A reassuring reminder that you are capable of handling the situation without losing your inner peace. It affirms both your resilience and your ability to stay calm.
"They’re upset, and my calm presence can help."
This shifts your focus to empathy. By staying calm and grounded, you become a steady presence that can diffuse some of the emotional energy.
"I don’t need to respond right now; I’ll take a moment to breathe and stay steady."
A gentle nudge to pause before responding. This helps you avoid reacting impulsively and gives you a moment to collect yourself.
"My peace is more important than proving a point."
This helps to remind yourself that protecting your peace is worth more than winning an argument. It can guide you to either soften your response or redirect the conversation.
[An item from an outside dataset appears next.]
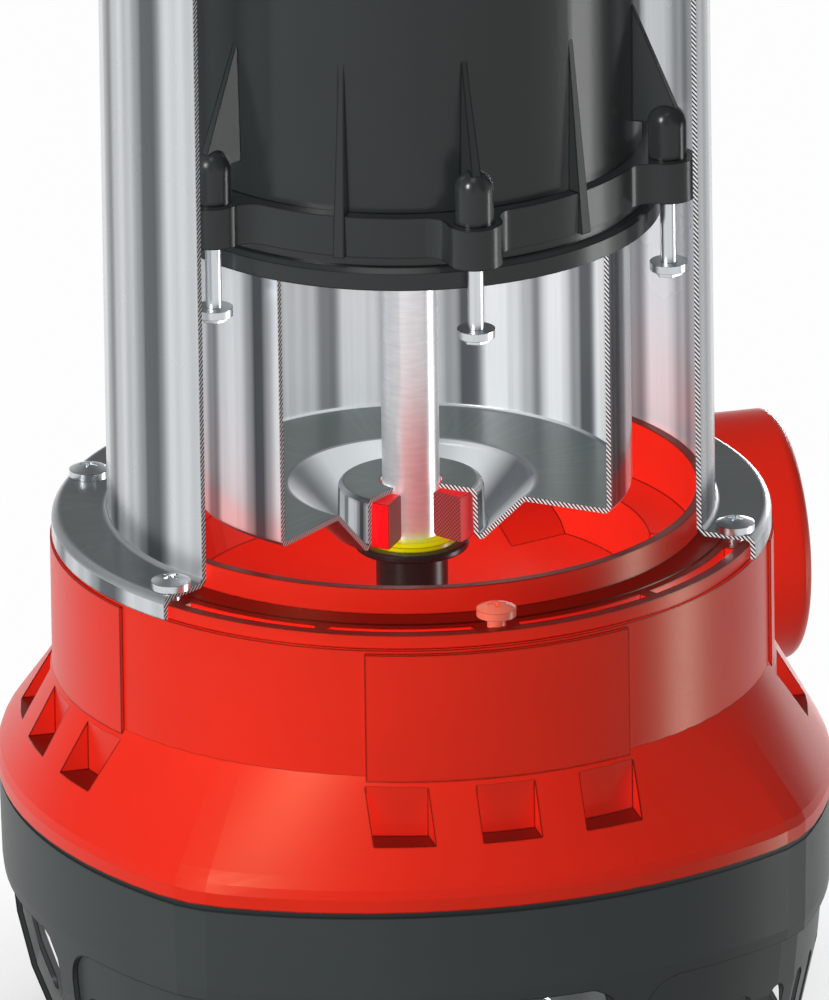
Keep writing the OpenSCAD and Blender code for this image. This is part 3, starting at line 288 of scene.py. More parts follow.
    def noise(self, vector: object, scale: object, detail: float) -> bpy.types.NodeSocket:
        """A smooth noise value, about 0.5 on average."""
        node = self.add("ShaderNodeTexNoise")
        self.feed(node.inputs["Vector"], vector)
        self.feed(node.inputs["Scale"], scale)
        node.inputs["Detail"].default_value = detail
        return node.outputs[0]


@dataclass(frozen=True)
class Socket:
    """One input or output of a node group."""

    name: str
    value: float | None = None
    kind: str = "NodeSocketFloat"


class EffectGroup:
    """A shader effect that several materials use, built once as a node group."""

    title = "effect"
    inputs: tuple[Socket, ...] = ()
    outputs: tuple[Socket, ...] = ()

    def tree(self) -> bpy.types.NodeTree:
        """The group's node tree, built on first use.

        Returns:
            The shader node group.
        """
        made = bpy.data.node_groups.get(self.title)
        if made is not None:
            return made
        made = bpy.data.node_groups.new(self.title, "ShaderNodeTree")
        for socket in self.inputs:
            item = made.interface.new_socket(socket.name, in_out="INPUT", socket_type=socket.kind)
            if socket.value is not None:
                item.default_value = socket.value
        for socket in self.outputs:
            made.interface.new_socket(socket.name, in_out="OUTPUT", socket_type=socket.kind)
        sheet = NodeSheet(made)
        source = sheet.add("NodeGroupInput")
        target = sheet.add("NodeGroupOutput")
        self.build(sheet, source, target)
        return made

    def build(self, sheet: NodeSheet, source: bpy.types.Node, target: bpy.types.Node) -> None:
        """Fills the tree between the group's input and output nodes."""
        raise NotImplementedError

    def place(self, sheet: NodeSheet, **values: object) -> bpy.types.Node:
        """Puts the group into a material.

        Args:
            sheet: The material's sheet.
            **values: Values or sockets by input name, with _ for a space.

        Returns:
            The group node.
        """
        node = sheet.add("ShaderNodeGroup", node_tree=self.tree())
        for name, value in values.items():
            sheet.feed(node.inputs[name.replace("_", " ")], value)
        return node


class MouldGrain(EffectGroup):
    """Fine grain of moulded plastic, with a faint cloudiness of the colour."""

    title = "mould grain"
    inputs = (Socket("Grain Scale", 2600.0), Socket("Cloud Scale", 28.0))
    outputs = (Socket("Grain"), Socket("Cloud"))
    grain_detail = 1.0
    cloud_detail = 3.0

    def build(self, sheet: NodeSheet, source: bpy.types.Node, target: bpy.types.Node) -> None:
        """Two noises, one fine and one broad."""
        spot = sheet.object_point()
        grain = sheet.noise(spot, source.outputs["Grain Scale"], self.grain_detail)
        cloud = sheet.noise(spot, source.outputs["Cloud Scale"], self.cloud_detail)
        sheet.feed(target.inputs["Grain"], grain)
        sheet.feed(target.inputs["Cloud"], cloud)


class EdgeMask(EffectGroup):
    """A mask along the sharp edges of a piece."""

    title = "edge mask"
    inputs = (Socket("Width", 0.4 * MM),)
    outputs = (Socket("Edge"),)
    samples = 6
    turn_range = (0.02, 0.07)

    def build(self, sheet: NodeSheet, source: bpy.types.Node, target: bpy.types.Node) -> None:
        """Compares the rounded normal with the true one."""
        bevel = sheet.add("ShaderNodeBevel", samples=self.samples)
        sheet.feed(bevel.inputs["Radius"], source.outputs["Width"])
        turned = sheet.minus(1.0, sheet.dot(bevel.outputs[0], sheet.normal()))
        sheet.feed(target.inputs["Edge"], sheet.ramp(turned, *self.turn_range))


class SectionFace(EffectGroup):
    """The flat faces of a cut-away window, as a mask and as a flat position on the cut."""

    title = "section face"
    inputs = (Socket("Half Angle", 57.5), Socket("Depth", 0.05 * MM))
    outputs = (Socket("Cut"), Socket("Reach"), Socket("Height"))

    def build(self, sheet: NodeSheet, source: bpy.types.Node, target: bpy.types.Node) -> None:
        """Measures the distance from the two cut planes, which mirror each other."""
        x, y, z = sheet.axes(sheet.object_point())
        side = sheet.math("ABSOLUTE", x)
        turn = sheet.math("RADIANS", source.outputs["Half Angle"])
        cosine = sheet.math("COSINE", turn)
        sine = sheet.math("SINE", turn)
        off = sheet.plus(sheet.times(side, cosine), sheet.times(y, sine))
        near = sheet.math("LESS_THAN", sheet.math("ABSOLUTE", off), source.outputs["Depth"])
        reach = sheet.minus(sheet.times(side, sine), sheet.times(y, cosine))
        front = sheet.math("GREATER_THAN", reach, 0.0)
        sheet.feed(target.inputs["Cut"], sheet.times(near, front))
        sheet.feed(target.inputs["Reach"], reach)
        sheet.feed(target.inputs["Height"], z)


class Hatch(EffectGroup):
    """Slanted hatching on a flat cut, light on dark."""

    title = "hatch"
    inputs = (
        Socket("Reach"), Socket("Height"), Socket("Pitch", 1.2 * MM), Socket("Share", 0.5),
        Socket("Slant", 1.0),
    )
    outputs = (Socket("Line"),)
    spare_lines = 1000.0

    def build(self, sheet: NodeSheet, source: bpy.types.Node, target: bpy.types.Node) -> None:
        """A square wave across the slanted direction, counted from far outside the pump."""
        slanted = sheet.times(source.outputs["Reach"], source.outputs["Slant"])
        along = sheet.plus(slanted, source.outputs["Height"])
        turns = sheet.math("DIVIDE", along, source.outputs["Pitch"])
        phase = sheet.math("FRACT", sheet.plus(turns, self.spare_lines))
        sheet.feed(target.inputs["Line"], sheet.math("LESS_THAN", phase, source.outputs["Share"]))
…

"I can choose patience over reaction."
A reminder that you have the power to pause and respond calmly, even if the situation feels tense.
"I’m here to understand, not to judge."
This helps shift your mindset to curiosity and empathy, making it easier to listen without reacting defensively.
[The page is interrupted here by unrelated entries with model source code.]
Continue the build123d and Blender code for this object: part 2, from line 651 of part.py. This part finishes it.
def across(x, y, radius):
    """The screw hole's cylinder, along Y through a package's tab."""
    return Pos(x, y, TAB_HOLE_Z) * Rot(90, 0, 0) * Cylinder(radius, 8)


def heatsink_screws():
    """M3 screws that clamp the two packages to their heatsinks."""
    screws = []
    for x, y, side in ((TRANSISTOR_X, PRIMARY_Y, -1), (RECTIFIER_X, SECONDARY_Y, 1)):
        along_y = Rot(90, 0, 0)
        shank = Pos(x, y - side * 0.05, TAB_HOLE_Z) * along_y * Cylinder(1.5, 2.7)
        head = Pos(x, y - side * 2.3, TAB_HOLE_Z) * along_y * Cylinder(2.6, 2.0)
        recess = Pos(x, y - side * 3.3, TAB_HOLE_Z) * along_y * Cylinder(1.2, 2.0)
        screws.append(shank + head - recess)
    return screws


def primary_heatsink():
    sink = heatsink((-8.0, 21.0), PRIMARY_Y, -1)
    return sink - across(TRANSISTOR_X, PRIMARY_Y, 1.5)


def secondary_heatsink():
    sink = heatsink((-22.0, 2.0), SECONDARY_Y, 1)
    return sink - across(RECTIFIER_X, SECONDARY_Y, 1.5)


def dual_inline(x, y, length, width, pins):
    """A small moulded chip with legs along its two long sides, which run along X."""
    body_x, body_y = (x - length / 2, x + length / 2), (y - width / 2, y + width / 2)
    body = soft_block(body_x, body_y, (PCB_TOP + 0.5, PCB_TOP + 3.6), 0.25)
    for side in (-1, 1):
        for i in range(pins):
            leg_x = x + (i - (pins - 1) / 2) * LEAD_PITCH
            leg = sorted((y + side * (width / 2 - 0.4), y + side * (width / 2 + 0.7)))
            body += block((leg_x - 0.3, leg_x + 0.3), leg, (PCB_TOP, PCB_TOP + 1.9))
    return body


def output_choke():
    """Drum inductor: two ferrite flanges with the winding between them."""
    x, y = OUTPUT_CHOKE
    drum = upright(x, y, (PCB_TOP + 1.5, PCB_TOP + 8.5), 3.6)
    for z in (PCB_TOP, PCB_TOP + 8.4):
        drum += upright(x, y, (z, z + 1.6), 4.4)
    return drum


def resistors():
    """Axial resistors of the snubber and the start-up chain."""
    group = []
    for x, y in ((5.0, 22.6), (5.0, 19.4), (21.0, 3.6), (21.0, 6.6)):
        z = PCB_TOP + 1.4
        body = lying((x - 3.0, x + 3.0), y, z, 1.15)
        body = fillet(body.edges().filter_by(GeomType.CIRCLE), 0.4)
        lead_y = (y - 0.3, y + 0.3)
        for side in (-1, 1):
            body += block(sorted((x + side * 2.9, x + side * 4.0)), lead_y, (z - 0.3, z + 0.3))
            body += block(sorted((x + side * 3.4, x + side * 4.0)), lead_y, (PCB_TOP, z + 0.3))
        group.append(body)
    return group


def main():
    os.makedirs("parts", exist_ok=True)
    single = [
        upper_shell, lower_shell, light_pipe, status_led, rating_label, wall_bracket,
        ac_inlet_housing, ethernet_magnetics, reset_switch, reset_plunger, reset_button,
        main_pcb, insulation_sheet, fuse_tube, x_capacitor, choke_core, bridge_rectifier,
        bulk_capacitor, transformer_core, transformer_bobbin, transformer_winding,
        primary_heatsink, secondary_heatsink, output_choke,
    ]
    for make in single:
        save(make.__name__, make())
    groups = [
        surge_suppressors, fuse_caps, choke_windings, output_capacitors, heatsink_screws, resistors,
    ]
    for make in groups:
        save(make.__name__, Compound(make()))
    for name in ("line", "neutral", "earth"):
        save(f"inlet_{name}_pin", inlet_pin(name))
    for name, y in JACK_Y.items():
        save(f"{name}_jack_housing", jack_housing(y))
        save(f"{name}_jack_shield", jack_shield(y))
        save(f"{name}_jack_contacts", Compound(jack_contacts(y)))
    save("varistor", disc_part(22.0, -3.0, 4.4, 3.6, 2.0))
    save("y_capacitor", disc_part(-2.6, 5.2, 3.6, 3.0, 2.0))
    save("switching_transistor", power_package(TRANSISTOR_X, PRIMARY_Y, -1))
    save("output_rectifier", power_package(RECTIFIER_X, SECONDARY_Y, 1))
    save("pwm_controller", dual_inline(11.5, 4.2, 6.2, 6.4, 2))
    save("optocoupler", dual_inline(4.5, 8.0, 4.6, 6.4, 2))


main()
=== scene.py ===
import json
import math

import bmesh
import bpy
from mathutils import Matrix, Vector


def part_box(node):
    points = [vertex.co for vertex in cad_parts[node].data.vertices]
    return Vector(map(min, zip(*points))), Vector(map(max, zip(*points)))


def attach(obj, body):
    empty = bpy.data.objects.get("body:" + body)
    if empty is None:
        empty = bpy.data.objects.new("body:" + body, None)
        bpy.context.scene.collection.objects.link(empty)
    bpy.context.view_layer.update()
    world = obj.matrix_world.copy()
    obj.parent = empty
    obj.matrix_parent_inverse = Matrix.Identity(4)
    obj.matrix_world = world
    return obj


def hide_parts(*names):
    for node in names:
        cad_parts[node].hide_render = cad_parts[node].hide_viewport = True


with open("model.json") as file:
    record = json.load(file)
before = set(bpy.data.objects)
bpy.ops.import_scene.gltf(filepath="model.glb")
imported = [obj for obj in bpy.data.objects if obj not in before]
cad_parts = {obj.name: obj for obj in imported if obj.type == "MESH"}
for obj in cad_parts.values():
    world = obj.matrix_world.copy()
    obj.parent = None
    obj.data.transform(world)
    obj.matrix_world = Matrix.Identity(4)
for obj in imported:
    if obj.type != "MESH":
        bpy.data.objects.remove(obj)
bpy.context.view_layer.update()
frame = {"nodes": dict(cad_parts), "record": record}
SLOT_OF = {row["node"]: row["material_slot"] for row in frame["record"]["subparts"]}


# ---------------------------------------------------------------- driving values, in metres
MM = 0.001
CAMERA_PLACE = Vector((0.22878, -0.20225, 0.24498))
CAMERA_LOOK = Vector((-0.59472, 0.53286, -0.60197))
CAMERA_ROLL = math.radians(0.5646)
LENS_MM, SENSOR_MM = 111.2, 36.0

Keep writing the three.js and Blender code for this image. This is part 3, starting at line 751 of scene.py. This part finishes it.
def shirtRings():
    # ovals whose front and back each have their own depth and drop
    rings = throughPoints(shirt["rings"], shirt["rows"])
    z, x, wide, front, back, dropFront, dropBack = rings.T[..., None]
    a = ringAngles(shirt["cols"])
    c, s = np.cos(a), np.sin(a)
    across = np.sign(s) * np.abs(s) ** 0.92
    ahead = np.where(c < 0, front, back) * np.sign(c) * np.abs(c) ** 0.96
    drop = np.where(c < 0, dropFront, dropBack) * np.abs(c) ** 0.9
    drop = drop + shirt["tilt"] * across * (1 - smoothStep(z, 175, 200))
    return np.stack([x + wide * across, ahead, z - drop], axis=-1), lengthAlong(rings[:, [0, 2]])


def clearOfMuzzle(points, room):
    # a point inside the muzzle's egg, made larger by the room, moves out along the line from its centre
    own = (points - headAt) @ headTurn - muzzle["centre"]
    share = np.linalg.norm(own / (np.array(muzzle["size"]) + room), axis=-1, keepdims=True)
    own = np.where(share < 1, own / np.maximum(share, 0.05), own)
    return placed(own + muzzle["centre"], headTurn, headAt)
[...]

"This moment is temporary, and I am steady."
Reminds you that the conflict is only a brief moment, but you can stay steady and resilient through it.
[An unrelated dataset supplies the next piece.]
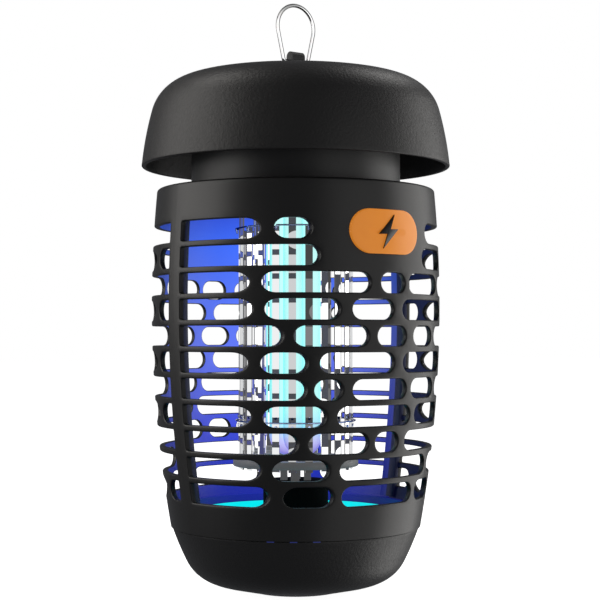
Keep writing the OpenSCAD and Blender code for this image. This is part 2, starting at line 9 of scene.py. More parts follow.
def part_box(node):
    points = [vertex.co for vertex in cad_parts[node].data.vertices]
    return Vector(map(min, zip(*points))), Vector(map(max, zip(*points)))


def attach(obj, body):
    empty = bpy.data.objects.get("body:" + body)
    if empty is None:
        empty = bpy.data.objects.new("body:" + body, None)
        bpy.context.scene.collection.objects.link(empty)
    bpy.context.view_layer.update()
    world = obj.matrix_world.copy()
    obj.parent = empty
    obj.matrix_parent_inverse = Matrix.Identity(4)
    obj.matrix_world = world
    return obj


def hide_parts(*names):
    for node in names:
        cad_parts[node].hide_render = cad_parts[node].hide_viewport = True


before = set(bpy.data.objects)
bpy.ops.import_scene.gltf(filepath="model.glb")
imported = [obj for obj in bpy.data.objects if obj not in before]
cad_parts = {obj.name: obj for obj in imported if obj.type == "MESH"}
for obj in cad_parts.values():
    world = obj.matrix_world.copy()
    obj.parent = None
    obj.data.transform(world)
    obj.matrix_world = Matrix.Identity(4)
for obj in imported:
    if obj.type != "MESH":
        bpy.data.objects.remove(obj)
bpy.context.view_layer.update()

# -------- Camera
# The camera stands level with the lower middle of the cage, a little to the left of the badge,
# and looks up by less than two degrees. All lengths in this script's sections are in
# millimetres and MM turns them into the frame's metres.
MM = 0.001
EYE_TURN = math.radians(-36.5)
EYE_OUT, EYE_Z = 766, 135
AIM_RIGHT, AIM_Z = 2.3, 154.3

eye = Vector((math.sin(EYE_TURN) * EYE_OUT, -math.cos(EYE_TURN) * EYE_OUT, EYE_Z)) * MM
aim = Vector((math.cos(EYE_TURN) * AIM_RIGHT, math.sin(EYE_TURN) * AIM_RIGHT, AIM_Z)) * MM
camera = bpy.data.objects.new("camera", bpy.data.cameras.new("camera"))
bpy.context.scene.collection.objects.link(camera)
camera.data.lens = 85.6
camera.data.sensor_width = 36
camera.data.clip_start = 0.01
camera.location = eye
camera.rotation_euler = (aim - eye).to_track_quat("-Z", "Y").to_euler()
bpy.context.scene.camera = camera
bpy.context.scene.view_settings.view_transform = "Standard"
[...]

"I’ll keep my voice calm and my words kind."
A quick grounding reminder that focusing on tone and kindness can help keep conversations from escalating.
Mindfulness Thanksgiving for Inner Peace and Happiness
The holiday season is meant to be a time of connection and gratitude, but it’s also okay to acknowledge that family dynamics can be challenging. These quick mindfulness techniques can help you stay calm and respond thoughtfully when tensions rise. The goal isn’t to change others but to help you manage your own emotions and find inner peace.
By practicing mindfulness, setting boundaries, and keeping perspective, you can bring a sense of calm and presence to family gatherings. And remember, it’s perfectly okay to prioritize your own peace and well-being during the holidays.